There's a big difference between hardware obsolescence and software obsolescence. When hardware "moves on" like Chupa Chupa's DVI HDTV example, there is not much that can be done. In a software issue like this, I think we all know that if the issue at hand was possible, our old iDevices would "feel" like they are as fast as they were when they were new. I think we all must believe to some level that part of iOS upgrades is building in code to make older iDevices feel slower. Else, how else do we explain it?
I can explain this as a software developer. Developers are constantly dumping more code into the OS to add features. This gets even worse when leveraging open source software, because then it's easy to spend one day and dump in 10 years of software that was actually developed for PCs, not phones.

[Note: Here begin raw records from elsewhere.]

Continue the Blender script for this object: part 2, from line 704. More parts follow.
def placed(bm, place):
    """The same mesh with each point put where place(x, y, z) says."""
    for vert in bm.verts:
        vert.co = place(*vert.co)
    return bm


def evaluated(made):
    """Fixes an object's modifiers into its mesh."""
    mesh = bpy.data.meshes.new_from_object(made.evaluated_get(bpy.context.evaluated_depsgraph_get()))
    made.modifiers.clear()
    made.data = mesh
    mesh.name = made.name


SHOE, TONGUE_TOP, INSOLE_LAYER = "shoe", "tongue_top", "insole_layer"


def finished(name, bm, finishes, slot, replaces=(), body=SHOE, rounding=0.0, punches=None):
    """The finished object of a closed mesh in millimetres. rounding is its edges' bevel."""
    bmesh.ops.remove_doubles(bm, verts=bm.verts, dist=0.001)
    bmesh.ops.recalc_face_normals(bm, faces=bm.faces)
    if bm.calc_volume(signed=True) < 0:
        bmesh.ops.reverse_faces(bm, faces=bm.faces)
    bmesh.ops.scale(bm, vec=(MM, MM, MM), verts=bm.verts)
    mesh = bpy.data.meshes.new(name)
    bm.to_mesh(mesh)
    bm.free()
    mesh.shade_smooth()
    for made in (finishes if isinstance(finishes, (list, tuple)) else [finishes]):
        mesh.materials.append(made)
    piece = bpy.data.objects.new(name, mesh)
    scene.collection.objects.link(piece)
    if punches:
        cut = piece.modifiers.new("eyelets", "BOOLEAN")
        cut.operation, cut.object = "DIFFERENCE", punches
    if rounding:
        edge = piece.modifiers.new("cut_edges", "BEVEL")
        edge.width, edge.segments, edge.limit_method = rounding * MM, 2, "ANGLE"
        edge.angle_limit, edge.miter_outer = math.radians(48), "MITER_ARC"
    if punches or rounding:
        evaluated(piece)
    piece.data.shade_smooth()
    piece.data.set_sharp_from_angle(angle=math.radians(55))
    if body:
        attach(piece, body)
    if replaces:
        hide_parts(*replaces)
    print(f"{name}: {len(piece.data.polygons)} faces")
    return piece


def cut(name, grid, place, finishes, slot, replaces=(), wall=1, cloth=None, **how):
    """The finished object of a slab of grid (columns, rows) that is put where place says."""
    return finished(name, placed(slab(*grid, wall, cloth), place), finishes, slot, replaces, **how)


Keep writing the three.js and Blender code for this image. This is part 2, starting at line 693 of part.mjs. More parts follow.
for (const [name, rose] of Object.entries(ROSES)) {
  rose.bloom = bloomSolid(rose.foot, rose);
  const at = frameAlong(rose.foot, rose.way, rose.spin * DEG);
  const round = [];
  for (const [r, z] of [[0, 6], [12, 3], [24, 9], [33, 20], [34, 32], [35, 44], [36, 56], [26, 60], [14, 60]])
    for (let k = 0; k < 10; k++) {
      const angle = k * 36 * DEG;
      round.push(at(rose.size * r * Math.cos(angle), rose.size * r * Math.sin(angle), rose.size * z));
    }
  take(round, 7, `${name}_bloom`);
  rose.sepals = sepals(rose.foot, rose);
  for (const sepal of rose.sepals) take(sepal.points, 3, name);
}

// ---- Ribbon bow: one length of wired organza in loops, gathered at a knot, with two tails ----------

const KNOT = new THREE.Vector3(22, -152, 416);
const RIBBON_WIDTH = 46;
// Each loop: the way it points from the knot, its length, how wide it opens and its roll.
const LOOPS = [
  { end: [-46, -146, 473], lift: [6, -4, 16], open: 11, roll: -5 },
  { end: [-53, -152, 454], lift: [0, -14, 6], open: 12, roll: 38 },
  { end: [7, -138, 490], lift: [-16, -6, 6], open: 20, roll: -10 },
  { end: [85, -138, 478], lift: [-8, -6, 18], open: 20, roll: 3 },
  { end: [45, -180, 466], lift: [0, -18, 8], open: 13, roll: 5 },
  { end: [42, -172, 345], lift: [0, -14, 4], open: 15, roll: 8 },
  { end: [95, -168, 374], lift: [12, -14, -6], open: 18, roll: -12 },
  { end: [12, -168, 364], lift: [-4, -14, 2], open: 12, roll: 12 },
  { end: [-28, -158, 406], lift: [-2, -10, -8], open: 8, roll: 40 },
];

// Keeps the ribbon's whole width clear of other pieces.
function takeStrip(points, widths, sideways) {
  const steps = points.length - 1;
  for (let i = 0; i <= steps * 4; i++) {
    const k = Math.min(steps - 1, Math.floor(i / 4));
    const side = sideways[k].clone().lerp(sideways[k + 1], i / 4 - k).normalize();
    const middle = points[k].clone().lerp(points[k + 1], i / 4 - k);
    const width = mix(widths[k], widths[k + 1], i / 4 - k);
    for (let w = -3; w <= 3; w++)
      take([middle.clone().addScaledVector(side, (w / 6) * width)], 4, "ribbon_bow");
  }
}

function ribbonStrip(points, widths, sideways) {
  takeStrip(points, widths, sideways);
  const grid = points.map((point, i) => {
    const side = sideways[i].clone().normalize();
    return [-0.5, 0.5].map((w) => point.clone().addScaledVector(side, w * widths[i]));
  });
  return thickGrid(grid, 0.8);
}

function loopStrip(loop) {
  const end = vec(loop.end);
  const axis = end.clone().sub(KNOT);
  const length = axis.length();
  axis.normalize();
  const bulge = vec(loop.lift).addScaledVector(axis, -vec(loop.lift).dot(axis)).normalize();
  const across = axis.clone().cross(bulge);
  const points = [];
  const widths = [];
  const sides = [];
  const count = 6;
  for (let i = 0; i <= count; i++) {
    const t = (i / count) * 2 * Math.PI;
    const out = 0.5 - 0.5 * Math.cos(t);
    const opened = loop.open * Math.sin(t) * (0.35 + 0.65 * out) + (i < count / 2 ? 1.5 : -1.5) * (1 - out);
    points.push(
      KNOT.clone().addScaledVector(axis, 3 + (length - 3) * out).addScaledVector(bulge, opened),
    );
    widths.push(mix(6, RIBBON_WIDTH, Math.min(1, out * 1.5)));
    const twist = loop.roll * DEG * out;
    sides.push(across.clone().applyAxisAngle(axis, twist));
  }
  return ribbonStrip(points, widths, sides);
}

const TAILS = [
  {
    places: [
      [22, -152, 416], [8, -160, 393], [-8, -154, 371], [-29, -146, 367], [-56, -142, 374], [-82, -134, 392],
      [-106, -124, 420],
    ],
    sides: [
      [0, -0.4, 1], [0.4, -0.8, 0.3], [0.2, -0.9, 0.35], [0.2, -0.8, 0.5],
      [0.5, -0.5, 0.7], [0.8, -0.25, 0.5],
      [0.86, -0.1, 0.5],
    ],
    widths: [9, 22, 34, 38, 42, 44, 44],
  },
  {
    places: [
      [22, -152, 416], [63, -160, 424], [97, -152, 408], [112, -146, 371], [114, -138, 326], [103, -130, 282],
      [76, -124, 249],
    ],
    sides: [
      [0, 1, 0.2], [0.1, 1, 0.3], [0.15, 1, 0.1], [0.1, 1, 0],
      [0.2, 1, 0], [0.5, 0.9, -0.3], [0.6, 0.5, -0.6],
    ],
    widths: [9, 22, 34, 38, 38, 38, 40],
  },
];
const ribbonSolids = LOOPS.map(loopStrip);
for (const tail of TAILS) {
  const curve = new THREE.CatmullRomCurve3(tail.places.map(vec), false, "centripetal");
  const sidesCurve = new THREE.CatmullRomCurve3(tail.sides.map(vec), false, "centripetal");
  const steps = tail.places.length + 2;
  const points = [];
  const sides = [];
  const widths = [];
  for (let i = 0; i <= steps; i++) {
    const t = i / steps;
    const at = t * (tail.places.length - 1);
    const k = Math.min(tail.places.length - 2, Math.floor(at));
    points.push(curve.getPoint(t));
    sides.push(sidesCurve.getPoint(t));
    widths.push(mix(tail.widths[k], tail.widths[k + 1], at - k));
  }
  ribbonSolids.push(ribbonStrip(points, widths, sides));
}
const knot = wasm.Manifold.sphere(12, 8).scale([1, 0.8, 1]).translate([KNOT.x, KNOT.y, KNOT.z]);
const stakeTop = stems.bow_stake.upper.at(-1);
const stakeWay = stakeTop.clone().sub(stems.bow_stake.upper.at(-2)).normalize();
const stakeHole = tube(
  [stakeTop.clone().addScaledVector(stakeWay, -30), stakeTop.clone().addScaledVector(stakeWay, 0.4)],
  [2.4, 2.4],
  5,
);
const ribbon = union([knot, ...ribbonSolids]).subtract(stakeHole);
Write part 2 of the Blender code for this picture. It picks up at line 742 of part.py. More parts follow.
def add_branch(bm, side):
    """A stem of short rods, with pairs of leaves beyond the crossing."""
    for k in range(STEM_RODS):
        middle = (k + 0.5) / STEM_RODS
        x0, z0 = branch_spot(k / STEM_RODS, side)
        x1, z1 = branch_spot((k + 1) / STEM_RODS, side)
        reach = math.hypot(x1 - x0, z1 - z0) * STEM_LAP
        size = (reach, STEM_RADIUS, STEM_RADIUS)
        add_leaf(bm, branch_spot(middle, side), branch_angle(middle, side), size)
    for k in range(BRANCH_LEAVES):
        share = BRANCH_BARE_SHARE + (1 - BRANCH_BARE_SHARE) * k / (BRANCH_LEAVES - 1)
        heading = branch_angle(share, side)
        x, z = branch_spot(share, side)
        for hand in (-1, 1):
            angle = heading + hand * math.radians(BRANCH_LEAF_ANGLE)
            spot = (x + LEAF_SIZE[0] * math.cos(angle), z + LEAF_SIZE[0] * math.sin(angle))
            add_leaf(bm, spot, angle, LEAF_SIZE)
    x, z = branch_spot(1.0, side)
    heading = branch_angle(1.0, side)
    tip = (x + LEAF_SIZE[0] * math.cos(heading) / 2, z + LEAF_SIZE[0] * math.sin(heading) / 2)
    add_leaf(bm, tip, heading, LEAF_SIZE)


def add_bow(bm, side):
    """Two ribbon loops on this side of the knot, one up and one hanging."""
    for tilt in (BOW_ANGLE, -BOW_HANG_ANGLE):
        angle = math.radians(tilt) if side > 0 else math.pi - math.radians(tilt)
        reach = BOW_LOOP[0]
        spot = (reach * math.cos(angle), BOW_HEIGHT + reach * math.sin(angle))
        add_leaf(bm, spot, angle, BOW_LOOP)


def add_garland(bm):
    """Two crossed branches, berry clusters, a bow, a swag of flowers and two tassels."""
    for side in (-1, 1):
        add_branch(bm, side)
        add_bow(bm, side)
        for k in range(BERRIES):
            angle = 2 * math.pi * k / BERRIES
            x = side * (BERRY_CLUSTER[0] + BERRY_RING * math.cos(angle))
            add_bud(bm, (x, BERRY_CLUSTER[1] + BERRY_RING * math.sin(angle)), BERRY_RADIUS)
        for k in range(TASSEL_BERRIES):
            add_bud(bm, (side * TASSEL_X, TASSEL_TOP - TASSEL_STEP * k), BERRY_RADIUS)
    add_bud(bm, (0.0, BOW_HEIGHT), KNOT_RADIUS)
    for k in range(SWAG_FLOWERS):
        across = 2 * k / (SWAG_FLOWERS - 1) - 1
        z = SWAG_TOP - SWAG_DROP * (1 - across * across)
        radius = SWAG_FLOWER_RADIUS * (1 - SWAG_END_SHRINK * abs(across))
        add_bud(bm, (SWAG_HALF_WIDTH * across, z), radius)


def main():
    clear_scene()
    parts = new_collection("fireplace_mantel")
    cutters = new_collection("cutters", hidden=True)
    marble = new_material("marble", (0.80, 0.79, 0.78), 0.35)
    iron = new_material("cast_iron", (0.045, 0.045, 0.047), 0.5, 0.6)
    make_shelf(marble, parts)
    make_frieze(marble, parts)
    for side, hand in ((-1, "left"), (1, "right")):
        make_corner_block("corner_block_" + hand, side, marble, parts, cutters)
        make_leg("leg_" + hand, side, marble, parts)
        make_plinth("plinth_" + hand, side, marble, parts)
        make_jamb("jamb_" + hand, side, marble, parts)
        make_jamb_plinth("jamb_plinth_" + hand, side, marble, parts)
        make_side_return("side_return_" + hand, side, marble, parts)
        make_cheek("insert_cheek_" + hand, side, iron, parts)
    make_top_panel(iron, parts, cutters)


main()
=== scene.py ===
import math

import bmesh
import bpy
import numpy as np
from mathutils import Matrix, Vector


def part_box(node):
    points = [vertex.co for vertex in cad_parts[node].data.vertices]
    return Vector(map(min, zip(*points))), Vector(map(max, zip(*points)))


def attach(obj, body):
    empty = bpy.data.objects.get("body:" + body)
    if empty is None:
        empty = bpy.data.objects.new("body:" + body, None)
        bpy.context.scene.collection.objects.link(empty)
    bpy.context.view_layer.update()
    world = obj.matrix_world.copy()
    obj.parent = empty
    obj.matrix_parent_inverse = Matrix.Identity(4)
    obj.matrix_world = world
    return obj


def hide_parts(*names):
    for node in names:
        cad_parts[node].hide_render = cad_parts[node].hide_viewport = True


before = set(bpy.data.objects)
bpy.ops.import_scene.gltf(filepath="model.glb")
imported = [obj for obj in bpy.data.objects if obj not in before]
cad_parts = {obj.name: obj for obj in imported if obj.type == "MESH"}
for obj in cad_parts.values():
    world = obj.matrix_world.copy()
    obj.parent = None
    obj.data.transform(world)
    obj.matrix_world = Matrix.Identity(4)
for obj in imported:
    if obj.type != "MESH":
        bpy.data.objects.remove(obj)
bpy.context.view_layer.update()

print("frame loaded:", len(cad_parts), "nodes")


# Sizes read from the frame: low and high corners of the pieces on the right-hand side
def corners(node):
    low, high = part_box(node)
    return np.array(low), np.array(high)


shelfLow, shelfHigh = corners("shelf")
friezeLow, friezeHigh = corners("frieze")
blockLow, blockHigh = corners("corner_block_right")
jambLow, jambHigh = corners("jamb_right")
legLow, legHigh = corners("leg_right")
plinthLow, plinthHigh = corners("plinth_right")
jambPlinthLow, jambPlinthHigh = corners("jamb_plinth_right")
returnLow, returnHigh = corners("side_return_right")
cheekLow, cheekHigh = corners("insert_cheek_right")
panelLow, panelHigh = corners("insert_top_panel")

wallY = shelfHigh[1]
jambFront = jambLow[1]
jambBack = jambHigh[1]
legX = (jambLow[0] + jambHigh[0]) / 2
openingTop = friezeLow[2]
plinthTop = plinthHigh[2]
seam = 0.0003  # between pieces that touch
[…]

A lot of these new features - such as frameworks or user interfaces - are used all the time. More code = slower response. It takes a *LOT* of work to optimize code and make it leaner. If the target for a new OS is a new piece of hardware, and it runs "fast enough", programmers are unlikely going to be given time to try to tune it. And each OS runs slower. My iPhone 5S was fine even through iOS 9, but on iOS 10 it's like I hit "launch app", then do something else, then come back.
It's not to see that new updates are *never* efficient - a couple of times on the MacOS Apple made a concerted effort to speed it up. And before making the iPhone 5 and earlier obsolete, Apple did some heroic work to port modern iOS features back to 32-bit platforms, and in so doing, made them as efficient as possible.
But as a programmer, even if your goal is to make things "as fast as you can", if you're not developing on a slow system, it's pretty hard to analyze.
I often dream of developing a new platform outside of any deadlines, so it can finally be "done right" - you can certainly make any OS features we see today run at full speed on any old device - you just have to rewrite everything.
On the PC, "downgrading" is an old trick to speed up your hardware - like hitting the turbo button.
BTW, for the most direct example, many of us remember the NeXT computer - and NeXTStep is what turned into OS-X, which turned into iOS. The look and feel of a NeXTStep was almost identical to both Windows 2000 and modern OS-X. And it ran fine on a 5 MIPS processor and 8MB of memory. Now that Moore's Law is almost over for hardware, companies are saying the next 10 years of Moore's Law is about the software - mining back that 1,000x slowdown we introduced by being lazy. Once Apple's A-chips hit a wall, it'll be all about making each OS upgrade faster.